For readers, the practical advice matters as much as the analysis.

Book directly with the airline whenever you can. That will not prevent cancellations, but it usually makes rebooking and refunds easier when schedules change quickly.
Avoid self-connecting itineraries in stressed regions. One protected ticket is usually safer than stitching together separate bookings through third-party sites.
Build in more connection time. In stable periods, a short layover can feel efficient. In volatile periods, it can be the difference between a minor delay and an overnight disruption.
Think hard about routing. If your trip from Europe or North America to Asia or Africa depends on a Gulf transfer, and there is a workable nonstop or non-Gulf alternative, that option may be worth paying more for.
And know your rights. The U.S. Department of Transportation says passengers are entitled to a refund when a flight is significantly delayed or changed and they choose not to travel. In the EU, canceled flights generally trigger rights to reimbursement, rerouting or return, along with assistance. Those protections will not make the system calmer, but they can make your choices clearer when things go wrong.
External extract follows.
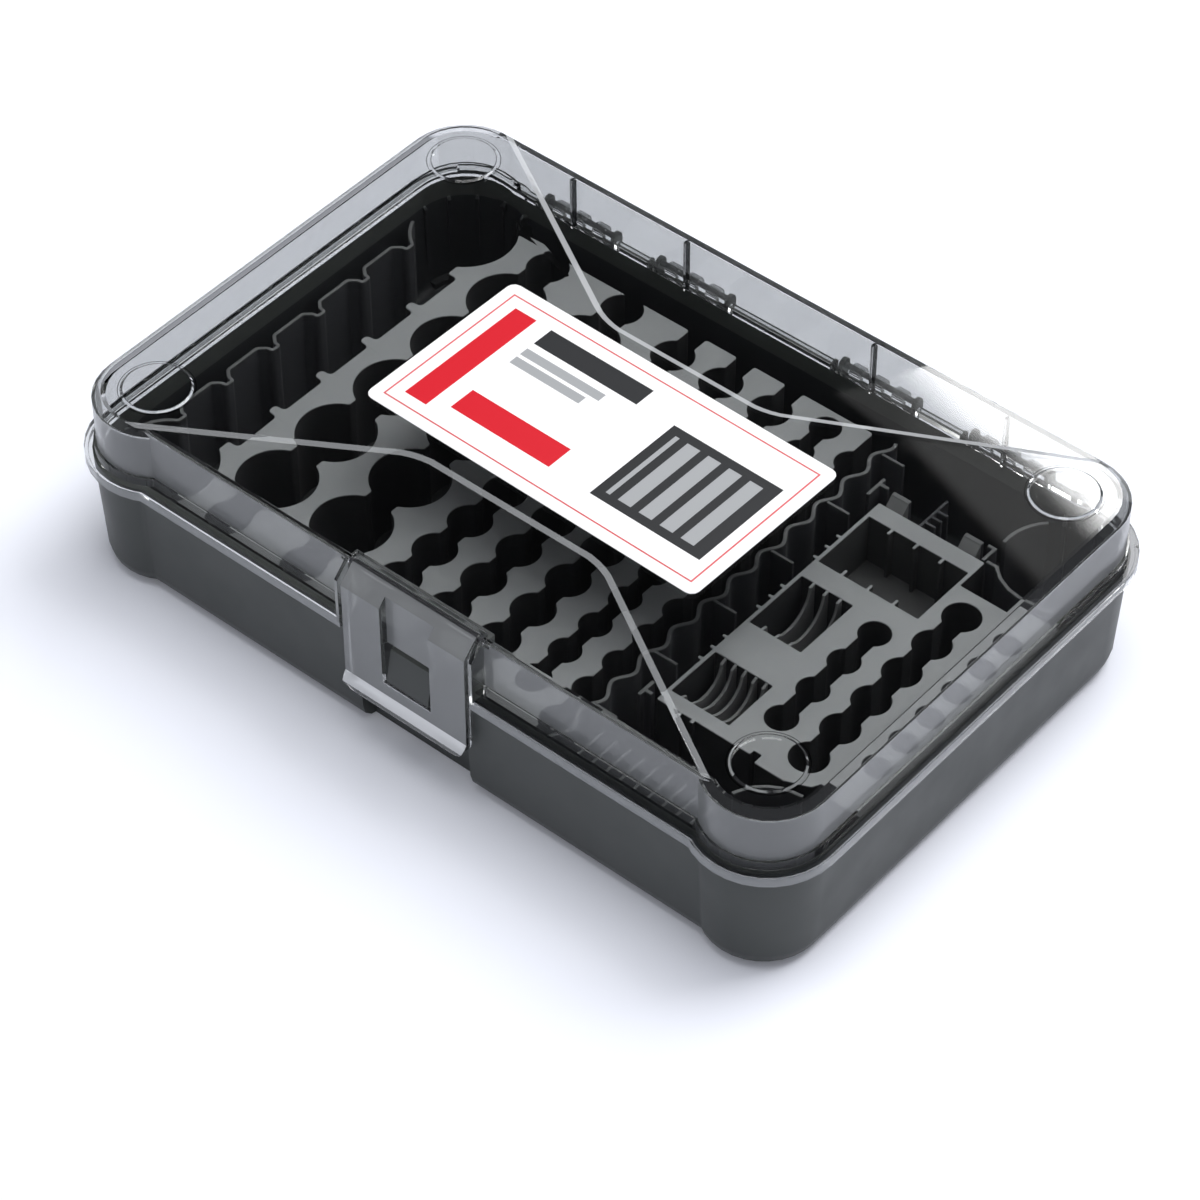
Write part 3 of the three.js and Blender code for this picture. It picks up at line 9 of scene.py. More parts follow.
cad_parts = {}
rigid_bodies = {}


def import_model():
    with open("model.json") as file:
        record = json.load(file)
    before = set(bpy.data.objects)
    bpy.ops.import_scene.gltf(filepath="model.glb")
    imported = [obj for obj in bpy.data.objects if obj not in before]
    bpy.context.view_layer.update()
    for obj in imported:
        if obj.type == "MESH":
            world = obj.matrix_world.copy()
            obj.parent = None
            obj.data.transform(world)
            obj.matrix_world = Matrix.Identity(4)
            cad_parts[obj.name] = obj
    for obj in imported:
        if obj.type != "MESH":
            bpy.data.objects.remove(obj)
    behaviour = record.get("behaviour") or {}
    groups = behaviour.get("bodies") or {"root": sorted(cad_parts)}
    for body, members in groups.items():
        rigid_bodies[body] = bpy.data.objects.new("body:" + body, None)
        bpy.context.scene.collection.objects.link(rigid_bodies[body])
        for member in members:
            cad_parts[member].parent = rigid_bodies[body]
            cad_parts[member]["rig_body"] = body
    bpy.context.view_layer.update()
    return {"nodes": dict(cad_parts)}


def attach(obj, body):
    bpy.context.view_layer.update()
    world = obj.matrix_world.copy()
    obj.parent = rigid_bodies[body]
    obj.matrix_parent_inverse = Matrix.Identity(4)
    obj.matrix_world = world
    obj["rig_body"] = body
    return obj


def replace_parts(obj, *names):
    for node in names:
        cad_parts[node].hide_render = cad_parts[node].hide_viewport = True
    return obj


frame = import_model()

# Camera. The photograph was taken from the front right, well above the case, with a long lens.
# The place, the aim and the focal length, in picture points, were fitted to the case's corners.
picture_width, sensor_width, focal_points = 1200, 36.0, 4251.32
camera_data = bpy.data.cameras.new("camera")
camera_data.sensor_width = sensor_width
camera_data.lens = sensor_width * focal_points / picture_width
camera_data.clip_start = 0.05
camera_data.clip_end = 20.0
camera = bpy.data.objects.new("camera", camera_data)
bpy.context.scene.collection.objects.link(camera)
aim = Vector((0.0214115, -0.0278601, 0.0345))
azimuth, elevation, distance = math.radians(40.17372), math.radians(45.74677), 1.31778
away = Vector((
    math.sin(azimuth) * math.cos(elevation),
    -math.cos(azimuth) * math.cos(elevation),
    math.sin(elevation),
))
camera.location = aim + away * distance
camera.rotation_mode = "QUATERNION"
camera.rotation_quaternion = (-away).to_track_quat("-Z", "Y")
bpy.context.scene.camera = camera
bpy.context.scene.view_settings.view_transform = "Standard"


# Tub. One injection moulding in dark grey polypropylene, with a fine even grain. Its inner walls below
# the deck are painted near black as shade. It carries the trays, the catch for the latch and the lugs of the hinges.
class Value:
    """A number that varies over a surface: wraps a node socket so that + - * < and abs add Math nodes."""

    def __init__(self, paint, socket):
        self.paint = paint
        self.socket = socket

    def _math(self, operation, first, second):
        return self.paint.node("ShaderNodeMath", {"operation": operation}, {0: first, 1: second})

    def __add__(self, other):
        return self._math("ADD", self, other)

    def __sub__(self, other):
        return self._math("SUBTRACT", self, other)

    def __mul__(self, other):
        return self._math("MULTIPLY", self, other)

    def __rsub__(self, other):
        return self._math("SUBTRACT", other, self)

    def __lt__(self, other):
        return self._math("LESS_THAN", self, other)

    def __abs__(self):
        return self._math("ABSOLUTE", self, 0.0)

    __radd__ = __add__
    __rmul__ = __mul__


class Paint:
    """The nodes of a material, a lamp or the world. node() makes one node, put() fills one socket,
    and shade() fills the sockets of a material's Principled shader."""

    def __init__(self, owner, place=("ShaderNodeTexCoord", "Object")):
        owner.use_nodes = True
        self.owner = owner
        self.nodes = owner.node_tree.nodes
        self.links = owner.node_tree.links
        self.place = self.node(place[0], {}, {}, place[1])

    def put(self, socket, value):
        if isinstance(value, Value):
            self.links.new(value.socket, socket)
        elif isinstance(value, (tuple, list)) and len(value) == 3 and socket.type == "RGBA":
            socket.default_value = (*value, 1.0)
        else:
            socket.default_value = value

    def node(self, kind, settings, values, out=0):
        made = self.nodes.new(kind)
        for name, value in settings.items():
            setattr(made, name, value)
        for name, value in values.items():
            self.put(made.inputs[name], value)
        return Value(self, made.outputs[out])

    def axis(self, letter):
        """The x, y or z of the place read, which on a piece is the object's own."""
        return self.node("ShaderNodeSeparateXYZ", {}, {"Vector": self.place}, letter)

    def noise(self, scale, detail=2.0, roughness=0.5):
        values = {"Vector": self.place, "Scale": scale, "Detail": detail, "Roughness": roughness}
        return self.node("ShaderNodeTexNoise", {}, values)

    def spread(self, value, low, high, to_low, to_high, curve="LINEAR"):
        """The value carried from low..high to to_low..to_high, and held at the ends."""
        values = {"Value": value, "From Min": low, "From Max": high, "To Min": to_low, "To Max": to_high}
        return self.node("ShaderNodeMapRange", {"interpolation_type": curve}, values)

    def blend(self, share, first, second):
        return self.node("ShaderNodeMix", {"data_type": "RGBA"}, {0: share, 6: first, 7: second}, 2)

    def bump(self, height, distance):
        return self.node("ShaderNodeBump", {}, {"Height": height, "Distance": distance, "Strength": 1.0})

    def shade(self, **values):
        for name, value in values.items():
            self.put(self.nodes["Principled BSDF"].inputs[name.replace("_", " ")], value)
        return self.owner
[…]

The smart takeaway is not panic. It is map-reading.
Ask not whether the whole aviation system is breaking. Ask where your itinerary is fragile. Fragility lives in short layovers, separate tickets, thin domestic networks, import-dependent countries and routings built around stressed hubs. Travelers who understand that are far less likely to be blindsided.
The fuel shock is real. The security risk is real. But the story for travelers right now is uneven disruption, not universal collapse. And in travel, uneven disruption is often exactly what catches people out.